My latest op-ed, title above, appeared in Wednesday’s Virginian-Pilot. As if on cue, also included in Wednesday’s paper was a report on the state’s investigation of the death of a trash truck driver. For me, the issue wasn’t that the report found 19 serious violations, although that certainly is cause for concern. The issue was that the report – like so many things in Norfolk – was kept away from not only the citizens, who, after all, are going to foot the bill for paying the deceased worker’s family, but also from at least some of the members of City Council:
Mayor Paul Fraim said this week that he was aware of, but has not seen, the state’s findings. Other council members said they did not know about the report, which was sent to city officials July 26.
“That’s unbelievable,” City Councilman Andy Protogyrou said when told of the report. “I cannot fathom that. It appears to be a systemic breakdown.”

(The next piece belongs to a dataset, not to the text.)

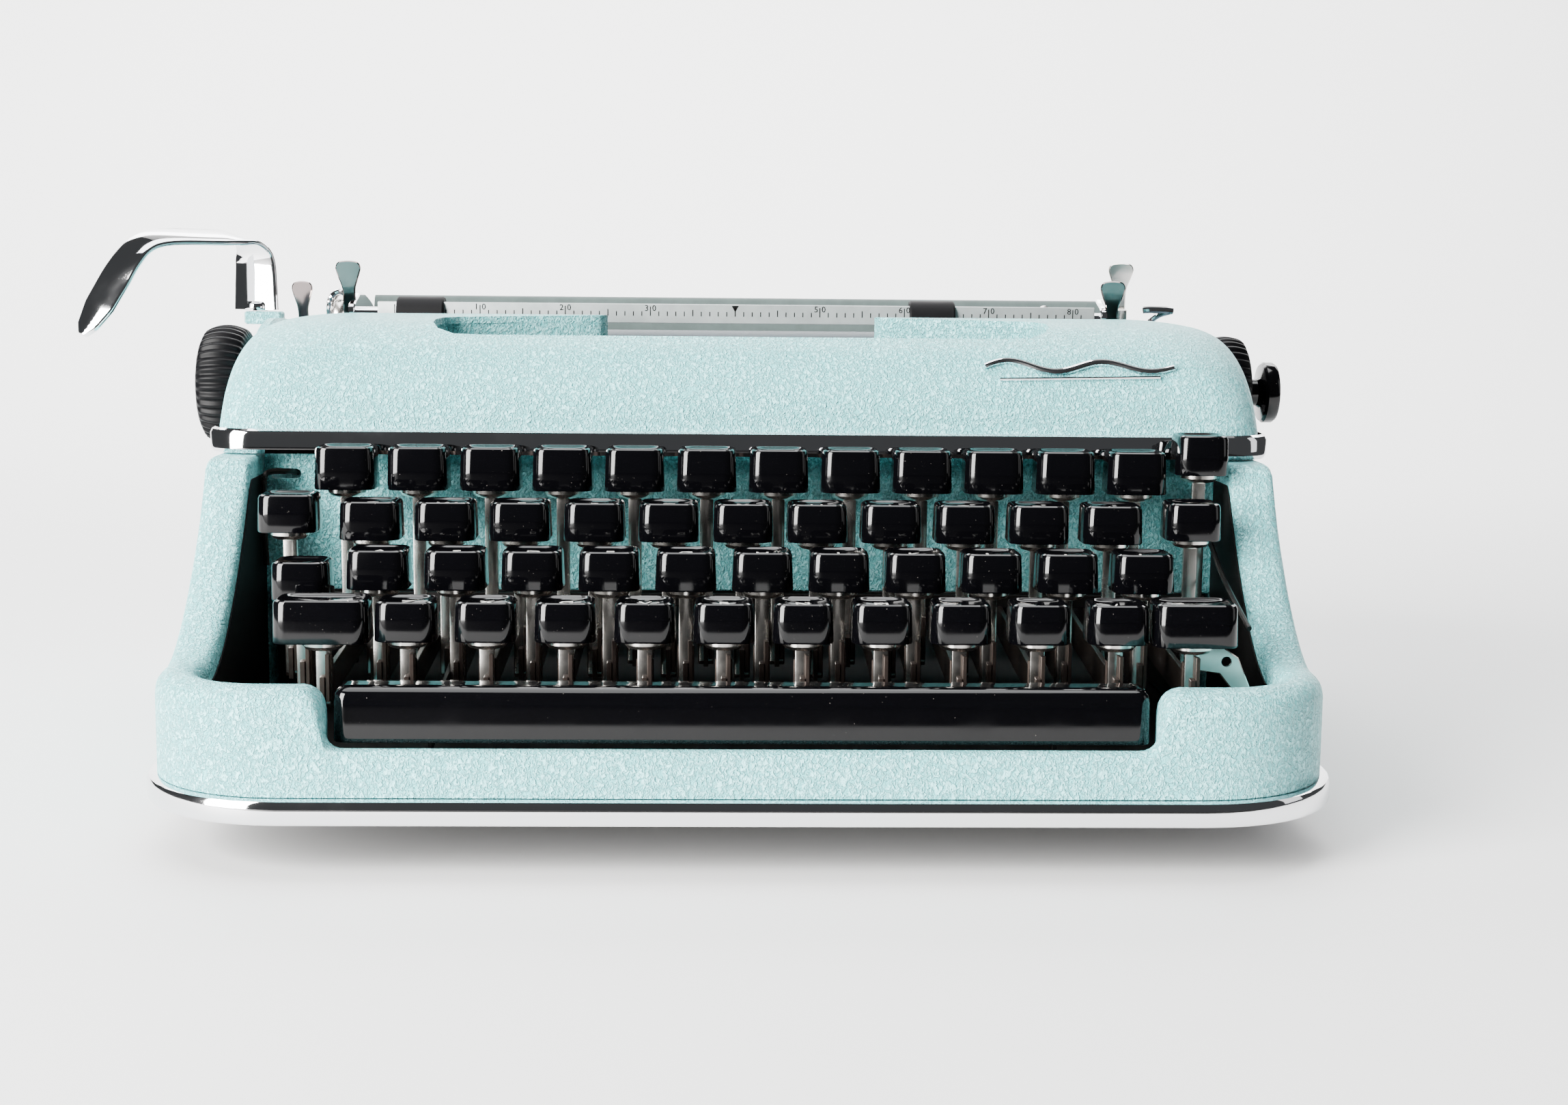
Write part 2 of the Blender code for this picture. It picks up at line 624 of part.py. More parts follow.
def platen():
    """Rubber roller, axle, both knobs and the right knob's push button."""
    y, z = PLATEN_Y, PLATEN_Z
    inner = (END_LEFT[1] + 1.5, END_RIGHT[0] - 1.5)
    made = rod_x("platen", y, z, PLATEN_RADIUS, inner[0], inner[1], 24)
    join(made, rod_x("axle", y, z, AXLE_RADIUS, KNOB_LEFT[1] - 2, KNOB_RIGHT[0] + 2))
    join(made, rod_x("left_knob", y, z, KNOB_LEFT[2], KNOB_LEFT[0], KNOB_LEFT[1], 24))
    join(made, rod_x("right_knob", y, z, KNOB_RIGHT[2], KNOB_RIGHT[0], KNOB_RIGHT[1], 24))
    join(made, rod_x("shaft", y, z, BUTTON_SHAFT, KNOB_RIGHT[1] - 2, BUTTON_DISC[0] + 1, 10))
    join(made, rod_x("button", y, z, BUTTON_DISC[2], BUTTON_DISC[0], BUTTON_DISC[1], 16))
    return keep(made, "rubber", (0, y, z))


def paper_bail():
    """Scale bar with two rollers and an arm at each end."""
    made = rod_x("paper_bail", BAIL_Y, BAIL_Z, BAIL_ROD_RADIUS, BAIL_BAR[0], BAIL_BAR[1], 8)
    bottom = BAIL_Z - SCALE_UNDER
    low = (BAIL_BAR[0] + 8, BAIL_Y - 3.2, bottom)
    high = (BAIL_BAR[1] - 3, BAIL_Y - 1, bottom + SCALE_HEIGHT)
    join(made, box("scale", low, high))
    for low, high in BAIL_ROLLERS:
        join(made, rod_x("roller", BAIL_Y, BAIL_Z, BAIL_ROLLER_RADIUS, low, high))
    pivot_y, pivot_z = BAIL_PIVOT
    top = BAIL_Z + BAIL_TAB
    outline = [(pivot_y + 1, pivot_z - 3), (pivot_y + 1, pivot_z + 3), (BAIL_Y + 5, BAIL_Z + 4)]
    outline += [(BAIL_Y + 4, top), (BAIL_Y, top), (BAIL_Y - 3, BAIL_Z + 3), (BAIL_Y - 3, BAIL_Z - 3)]
    for low in (BAIL_BAR[0] - 1, BAIL_BAR[1] - BAIL_ARM + 1):
        join(made, prism_x("arm", outline, low, low + BAIL_ARM))
    return keep(made, "chrome", (0, pivot_y, pivot_z))


def return_lever():
    """A bent strip that rises from the carriage's left end, runs out left and turns down."""
    turn = math.radians(LEVER_TURN)
    along = (math.cos(turn), math.sin(turn))
    across = (-along[1], along[0])
    foot = PLATEN_Z + PLATEN_RADIUS + LEVER_LIFT
    rings = []
    for i, (s, z) in enumerate(LEVER_PATH):
        before = LEVER_PATH[max(i - 1, 0)]
        after = LEVER_PATH[min(i + 1, len(LEVER_PATH) - 1)]
        length = math.hypot(after[0] - before[0], after[1] - before[1])
        normal = (-(after[1] - before[1]) / length, (after[0] - before[0]) / length)
        ring = []
        for side, lift in ((-1, -1), (1, -1), (1, 1), (-1, 1)):
            out = s + normal[0] * lift * LEVER_SHEET / 2
            wide = side * LEVER_STRIP / 2
            x = LEVER_PIVOT[0] + along[0] * out + across[0] * wide
            y = LEVER_PIVOT[1] + along[1] * out + across[1] * wide
            ring.append((x, y, foot + z + normal[1] * lift * LEVER_SHEET / 2))
        rings.append(ring)
    made = loft("return_lever", rings)
    radius, below, above = LEVER_BOSS
    turns = [2 * math.pi * (i + 0.5) / 12 for i in range(12)]
    circle = [(LEVER_PIVOT[0] + radius * math.cos(a), LEVER_PIVOT[1] + radius * math.sin(a)) for a in turns]
    join(made, prism_z("boss", circle, foot - below, foot + above))
    return keep(made, "chrome", (LEVER_PIVOT[0], LEVER_PIVOT[1], foot - below))


def release_lever(name, low, high, y, top):
    """A flat finger tab that widens to its rounded top."""
    middle, half = (low + high) / 2, (high - low) / 2
    outline = [(middle - half * 0.6, RELEASE_PIVOT_Z), (middle + half * 0.6, RELEASE_PIVOT_Z)]
    outline += [(middle + half * 0.7, top - 12), (high, top - 5), (high - 1, top - 1), (middle, top)]
    outline += [(low + 1, top - 1), (low, top - 5), (middle - half * 0.7, top - 12)]
    rings = [[(x, y + offset, z) for x, z in outline] for offset in (0, RELEASE_SHEET)]
    return keep(loft(name, rings), "chrome", (middle, y, RELEASE_PIVOT_Z))


for old in list(bpy.data.objects):
    bpy.data.objects.remove(old)

frame = bpy.data.objects.new("typewriter_frame", None)
centre_x, centre_y = footprint_centre()
frame.location = (-centre_x * MM, -centre_y * MM, 0)
bpy.context.scene.collection.objects.link(frame)

chassis()
body_shell()
ribbon_cover()
character_keys()
side_keys()
shift_keys()
space_bar()
carriage_rail()
carriage()
platen()
paper_bail()
return_lever()
release_lever("carriage_release_lever", *RELEASE_LEFT)
release_lever("paper_release_lever", *RELEASE_RIGHT)
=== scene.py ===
import math

import bmesh
import bpy
import numpy as np
from mathutils import Matrix, Vector


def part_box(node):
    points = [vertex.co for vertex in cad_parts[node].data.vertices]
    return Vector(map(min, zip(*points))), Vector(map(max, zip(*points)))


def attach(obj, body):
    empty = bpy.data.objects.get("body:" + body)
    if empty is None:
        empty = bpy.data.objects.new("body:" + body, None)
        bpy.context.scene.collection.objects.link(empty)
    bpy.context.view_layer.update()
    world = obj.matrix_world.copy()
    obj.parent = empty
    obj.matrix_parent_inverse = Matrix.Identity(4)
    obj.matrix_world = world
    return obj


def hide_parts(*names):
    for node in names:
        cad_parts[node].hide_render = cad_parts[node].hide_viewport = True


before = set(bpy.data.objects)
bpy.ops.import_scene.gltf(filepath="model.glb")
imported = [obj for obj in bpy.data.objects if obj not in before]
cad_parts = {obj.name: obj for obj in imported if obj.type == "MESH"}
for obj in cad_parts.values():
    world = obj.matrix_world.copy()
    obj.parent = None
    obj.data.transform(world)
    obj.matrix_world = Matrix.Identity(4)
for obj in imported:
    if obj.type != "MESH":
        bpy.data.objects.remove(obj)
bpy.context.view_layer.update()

# Lengths are in millimetres from the middle of the casing's front edge on the table.
shellLow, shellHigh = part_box("body_shell")
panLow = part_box("chassis")[0]
origin = np.array([(shellLow.x + shellHigh.x) / 2, panLow.y, 0.0])


def gridFaces(rowCount, colCount, wrapRows, wrapCols):
    # Quads between neighbours of a grid, joined across its ends where it wraps.
    r = np.arange(rowCount if wrapRows else rowCount - 1)[:, None]
    c = np.arange(colCount if wrapCols else colCount - 1)[None, :]
    r2, c2 = (r + 1) % rowCount, (c + 1) % colCount
    corners = [r * colCount + c, r * colCount + c2, r2 * colCount + c2, r2 * colCount + c]
    return np.stack(np.broadcast_arrays(*corners), -1).reshape(-1, 4).tolist()


def loft(rings, closed=False, caps=True):
    # Rings of points joined by quads, with a face over each end.
    rings = np.asarray(rings, float)
    rowCount, colCount = rings.shape[:2]
    faces = gridFaces(rowCount, colCount, closed, True)
    if caps and not closed:
        faces += [list(range(colCount)), list(range((rowCount - 1) * colCount, rowCount * colCount))]
    return rings.reshape(-1, 3), faces


def merged(shapes):
    points, faces, start = [], [], 0
    for verts, quads in shapes:
        points.append(verts)
        faces += [[start + i for i in face] for face in quads]
        start += len(verts)
    return np.concatenate(points), faces


def moved(shape, by=(0, 0, 0), turn=None):
    verts = shape[0]
    if turn is not None:
        verts = verts @ np.array(turn).T
    return verts + np.array(by, float), shape[1]


def turned(axis, degrees):
    return np.array(Matrix.Rotation(math.radians(degrees), 3, axis))


def smoothstep(t):
    # Three t squared less two t cubed, with t held between 0 and 1.
    t = np.clip(t, 0, 1)
    return t * t * (3 - 2 * t)


def curve(points, count):
    # Catmull-Rom through the points: each span blends its four nearest points by a cubic.
    p = np.asarray(points, float)
    p = np.concatenate([[2 * p[0] - p[1]], p, [2 * p[-1] - p[-2]]])
    u = np.linspace(0, len(p) - 3 - 1e-9, count)
    i = u.astype(int)
    t = (u - i)[:, None]
    a, b, c, d = p[i], p[i + 1], p[i + 2], p[i + 3]
    return 0.5 * (2 * b + (c - a) * t + (2 * a - 5 * b + 4 * c - d) * t**2 + (3 * b - a - 3 * c + d) * t**3)


def roundRect(halfX, halfY, corner, steps=5):
    # Four quarter circles, one in each corner.
    turns = np.radians(np.arange(4)[:, None] * 90 + np.linspace(0, 90, steps)[None, :]).ravel()
    signX = np.repeat([1, -1, -1, 1], steps)
    signY = np.repeat([1, 1, -1, -1], steps)
    x = signX * (halfX - corner) + corner * np.cos(turns)
    y = signY * (halfY - corner) + corner * np.sin(turns)
    return np.stack([x, y], -1)


def shrunk(outline, by):
    # Each point moves inwards along the mean of its two edges' normals.
    p = np.asarray(outline, float)
    edge = np.roll(p, -1, 0) - p
    edge /= np.maximum(np.linalg.norm(edge, axis=1, keepdims=True), 1e-9)
    normal = np.stack([-edge[:, 1], edge[:, 0]], -1)
    mean = normal + np.roll(normal, 1, 0)
    mean /= np.maximum(np.linalg.norm(mean, axis=1, keepdims=True), 1e-9)
    area = np.sum(p[:, 0] * np.roll(p[:, 1], -1) - np.roll(p[:, 0], -1) * p[:, 1])
    return p + mean * by * np.sign(area)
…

“Some heads should roll on this,” Councilman Tommy Smigiel added.
Most council members had no idea about the state’s findings until a reporter told them, Councilman Paul R. Riddick said.
“I’m not happy with the fact this has been kept under wraps,” he said.

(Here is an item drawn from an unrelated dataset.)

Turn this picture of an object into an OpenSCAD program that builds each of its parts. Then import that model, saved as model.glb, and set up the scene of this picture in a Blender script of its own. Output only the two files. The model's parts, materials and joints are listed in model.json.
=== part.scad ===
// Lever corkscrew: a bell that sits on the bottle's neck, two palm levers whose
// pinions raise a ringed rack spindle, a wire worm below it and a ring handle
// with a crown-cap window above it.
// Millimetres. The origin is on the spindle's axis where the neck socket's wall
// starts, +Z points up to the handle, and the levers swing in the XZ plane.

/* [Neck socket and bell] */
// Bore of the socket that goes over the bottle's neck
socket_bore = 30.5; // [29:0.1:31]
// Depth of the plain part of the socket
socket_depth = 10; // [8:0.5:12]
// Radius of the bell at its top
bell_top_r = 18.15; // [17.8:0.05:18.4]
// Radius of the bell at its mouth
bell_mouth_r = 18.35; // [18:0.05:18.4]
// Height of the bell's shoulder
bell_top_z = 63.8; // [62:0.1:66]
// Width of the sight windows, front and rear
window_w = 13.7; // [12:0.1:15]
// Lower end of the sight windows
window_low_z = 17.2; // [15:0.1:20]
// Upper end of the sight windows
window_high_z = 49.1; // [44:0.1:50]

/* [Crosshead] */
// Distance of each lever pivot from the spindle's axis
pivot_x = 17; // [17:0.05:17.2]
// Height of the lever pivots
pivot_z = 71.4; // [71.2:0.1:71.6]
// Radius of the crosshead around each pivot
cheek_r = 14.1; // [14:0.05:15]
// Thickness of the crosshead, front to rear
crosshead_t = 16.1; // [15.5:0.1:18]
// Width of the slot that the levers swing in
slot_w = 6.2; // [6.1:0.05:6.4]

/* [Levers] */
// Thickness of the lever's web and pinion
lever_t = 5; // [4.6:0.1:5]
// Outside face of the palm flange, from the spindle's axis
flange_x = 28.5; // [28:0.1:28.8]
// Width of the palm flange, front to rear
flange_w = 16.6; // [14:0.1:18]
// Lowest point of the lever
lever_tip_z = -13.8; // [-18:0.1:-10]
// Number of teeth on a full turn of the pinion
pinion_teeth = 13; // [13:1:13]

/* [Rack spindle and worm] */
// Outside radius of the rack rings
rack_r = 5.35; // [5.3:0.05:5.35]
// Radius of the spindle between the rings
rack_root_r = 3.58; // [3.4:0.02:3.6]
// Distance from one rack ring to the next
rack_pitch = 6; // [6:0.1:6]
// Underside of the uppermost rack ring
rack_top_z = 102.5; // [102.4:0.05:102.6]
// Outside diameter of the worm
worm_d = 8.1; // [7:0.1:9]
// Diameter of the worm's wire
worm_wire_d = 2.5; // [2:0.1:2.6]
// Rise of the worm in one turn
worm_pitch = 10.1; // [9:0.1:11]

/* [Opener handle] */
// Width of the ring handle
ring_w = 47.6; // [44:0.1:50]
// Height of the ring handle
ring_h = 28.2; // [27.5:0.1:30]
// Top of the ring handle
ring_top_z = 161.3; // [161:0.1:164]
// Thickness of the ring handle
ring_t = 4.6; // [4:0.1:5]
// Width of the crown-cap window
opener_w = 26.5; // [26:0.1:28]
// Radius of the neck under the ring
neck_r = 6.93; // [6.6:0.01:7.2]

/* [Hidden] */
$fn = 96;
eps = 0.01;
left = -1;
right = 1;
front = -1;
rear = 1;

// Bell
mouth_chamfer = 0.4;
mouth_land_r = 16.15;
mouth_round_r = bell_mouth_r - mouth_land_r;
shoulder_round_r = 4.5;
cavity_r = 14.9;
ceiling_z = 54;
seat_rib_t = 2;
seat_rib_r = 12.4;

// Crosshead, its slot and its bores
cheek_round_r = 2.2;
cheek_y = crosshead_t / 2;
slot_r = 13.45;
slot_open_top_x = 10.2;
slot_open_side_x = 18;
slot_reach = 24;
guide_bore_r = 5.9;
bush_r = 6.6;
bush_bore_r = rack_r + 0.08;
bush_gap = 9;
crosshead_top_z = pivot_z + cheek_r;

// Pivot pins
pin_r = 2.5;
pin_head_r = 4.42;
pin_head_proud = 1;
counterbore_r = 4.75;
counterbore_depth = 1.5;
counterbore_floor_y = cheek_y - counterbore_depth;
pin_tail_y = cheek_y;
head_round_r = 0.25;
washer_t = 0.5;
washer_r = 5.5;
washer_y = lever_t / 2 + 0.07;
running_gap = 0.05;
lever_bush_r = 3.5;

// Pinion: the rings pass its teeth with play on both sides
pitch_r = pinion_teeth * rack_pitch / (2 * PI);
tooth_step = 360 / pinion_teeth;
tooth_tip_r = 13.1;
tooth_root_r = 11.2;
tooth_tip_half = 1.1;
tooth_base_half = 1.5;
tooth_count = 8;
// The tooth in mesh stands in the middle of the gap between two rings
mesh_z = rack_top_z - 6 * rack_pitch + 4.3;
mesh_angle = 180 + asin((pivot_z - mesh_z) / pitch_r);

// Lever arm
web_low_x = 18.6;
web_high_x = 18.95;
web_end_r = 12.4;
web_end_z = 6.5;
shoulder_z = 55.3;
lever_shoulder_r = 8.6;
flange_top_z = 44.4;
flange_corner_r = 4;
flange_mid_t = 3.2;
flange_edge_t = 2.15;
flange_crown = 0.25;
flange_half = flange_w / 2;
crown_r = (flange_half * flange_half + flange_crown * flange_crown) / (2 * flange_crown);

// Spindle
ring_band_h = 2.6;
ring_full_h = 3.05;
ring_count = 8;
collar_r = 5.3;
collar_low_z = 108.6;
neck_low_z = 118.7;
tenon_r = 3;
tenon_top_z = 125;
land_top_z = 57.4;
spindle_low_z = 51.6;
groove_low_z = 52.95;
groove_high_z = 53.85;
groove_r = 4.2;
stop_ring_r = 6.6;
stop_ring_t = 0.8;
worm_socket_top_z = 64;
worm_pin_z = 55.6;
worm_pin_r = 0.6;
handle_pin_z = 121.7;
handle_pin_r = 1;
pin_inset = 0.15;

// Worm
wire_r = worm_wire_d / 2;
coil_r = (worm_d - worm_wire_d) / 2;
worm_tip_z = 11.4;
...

No word on what the other four council members – Barclay Winn, Angelia Williams, Terry Whibley, and Anthony Burfoot – knew about this. My guess would be they fall into the same camp as Protogyrou, Smigiel and Riddick, and were kept out of the loop.

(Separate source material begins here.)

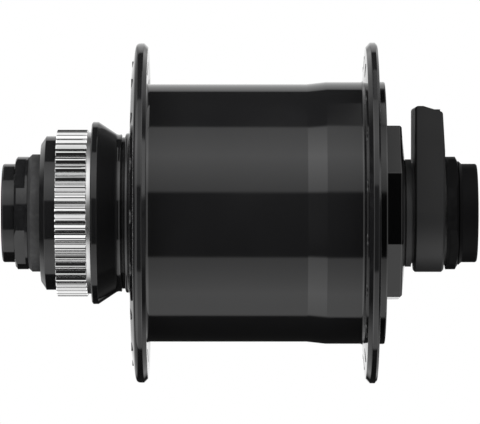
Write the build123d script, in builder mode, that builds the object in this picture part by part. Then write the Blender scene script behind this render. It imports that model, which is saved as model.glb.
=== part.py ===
from build123d import *
import os
from math import pi, radians, sin

# Bicycle front hub with a dynamo inside, for a disc brake and a through axle.
# Millimetres. The axle lies on X with the middle of the hub at the origin, the brake rotor's
# side is -X, the connector's side is +X, and +Z is up. "Out" is away from the middle.

os.makedirs("parts", exist_ok=True)

# Main sizes
fork_width = 100.0  # between the two fork ends
axle_bore_radius = 6.05  # clears a 12 mm through axle
axle_radius = 8.5
barrel_radius = 27.2

# Room between pieces
seat_clearance = 0.03  # a ring on the shaft or in the bore that carries it
race_clearance = 0.05  # a ball in its track
running_gap = 0.3  # a still piece beside a turning one
cut_overrun = 1.0  # how far a cutting shape passes the face that it cuts

# Widths along the axle, from the left fork end inwards
left_cap_length = 2.65
left_cap_neck_length = 0.15
left_nut_length = 2.7
dust_cap_length = 8.5
left_bearing_width = 5.0
left_sleeve_length = 14.0

# Widths along the axle, from the right fork end inwards
right_cap_length = 3.9
right_cap_neck_length = 0.2
right_nut_length = 2.5
tab_washer_thickness = 0.5
connector_width = 6.3
dust_seal_length = 3.7
right_bearing_width = 7.0
right_ring_length = 1.9
stator_nut_length = 3.0
stator_washer_thickness = 1.0

# Places along the axle, left side
left_cap_out = -fork_width / 2
left_cap_in = left_cap_out + left_cap_length
left_nut_out = left_cap_in + left_cap_neck_length
left_nut_in = left_nut_out + left_nut_length
left_bearing_out = left_nut_in + dust_cap_length
left_bearing_in = left_bearing_out + left_bearing_width
stator_left = left_bearing_in + left_sleeve_length

# Places along the axle, right side
right_cap_out = fork_width / 2
right_cap_in = right_cap_out - right_cap_length
right_nut_out = right_cap_in - right_cap_neck_length
right_nut_in = right_nut_out - right_nut_length
connector_out = right_nut_in - tab_washer_thickness
connector_in = connector_out - connector_width
right_bearing_out = connector_in - dust_seal_length
right_bearing_in = right_bearing_out - right_bearing_width
stator_nut_out = right_bearing_in - right_ring_length
stator_washer_out = stator_nut_out - stator_nut_length
stator_right = stator_washer_out - stator_washer_thickness

# Radii that several pieces share
seat_radius = axle_radius + seat_clearance
left_bearing_height = 4.5  # from its bore to its rim
right_bearing_height = 6.5
left_bearing_radius = axle_radius + left_bearing_height
right_bearing_radius = axle_radius + right_bearing_height

# Bearing proportions, as shares of the height between bore and rim
race_share = 0.29
ball_share = 0.31
cage_share = 0.18
cage_width_share = 1.2  # of the ball's radius, to each side of the middle
cage_pocket_share = 4.0  # a pocket's length, of half the cage's thickness
ball_pitch_share = 1.7  # of the ball's diameter, along the pitch circle

# Thicknesses, as shares of the barrel's radius
barrel_wall_share = 0.0735
back_iron_share = 0.055
magnet_share = 0.103
finger_share = 0.059
core_wall_share = 0.07

# Lid and magnets follow these
lid_shoulder_thickness = 1.1
boss_length = 3.5
boss_crown = 0.6  # how far its face falls back from the seal to its rim
lid_disc_thickness = 1.6
boss_face = right_bearing_out + lid_shoulder_thickness
lid_disc_out = boss_face - boss_length
lid_disc_in = lid_disc_out - lid_disc_thickness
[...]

City Manager Marcus Jones says in the article, “I thought we had provided some level of some communication to the council, but it appears we did not do so.” Let me guess: he told the mayor, who admits he was aware, and assumed it would be shared with council.
Let me remind both Mr. Jones and the other seven members of council that Norfolk does not have a strong mayor form of government. The city manager is hired by and works for the entire council, not just one member. And Mr. Jones, your tenure in Norfolk will be an unplesant one if you have to fall on your sword all the time. Just ask Regina Williams.
But other members of council have to step up and assume their responsibilities as well. My column focused on the redistricting in Norfolk. What I’ve learned of the “conversation” about redistricting at the retreat is, quite frankly, nauseating. Riddick, who presented his own plan for redistricting, wasn’t even there to weigh in on the issue. I guess the three-hour time block on the agenda was just for show, as it appears it was decided beforehand that nothing would be done about the way Norfolk does redistricting.
It would be easy to blame the public for not being particularly interested in the issue of redistricting heading into that first public meeting. But I can’t, especially not after seeing how Virginia Beach and Suffolk, in particular, went out of their way to engage the public. That Jefferson quote which graces the top of this blog is instructive and I wish Norfolk’s elected officials would take it to heart:
I know no safe depositary of the ultimate powers of the society but the people themselves; and if we think them not enlightened enough to exercise their control with a wholesome discretion, the remedy is not to take it from them, but to inform their discretion by education. This is the true corrective of abuses of constitutional power.
Unless, of course, they truly don’t want their power curbed.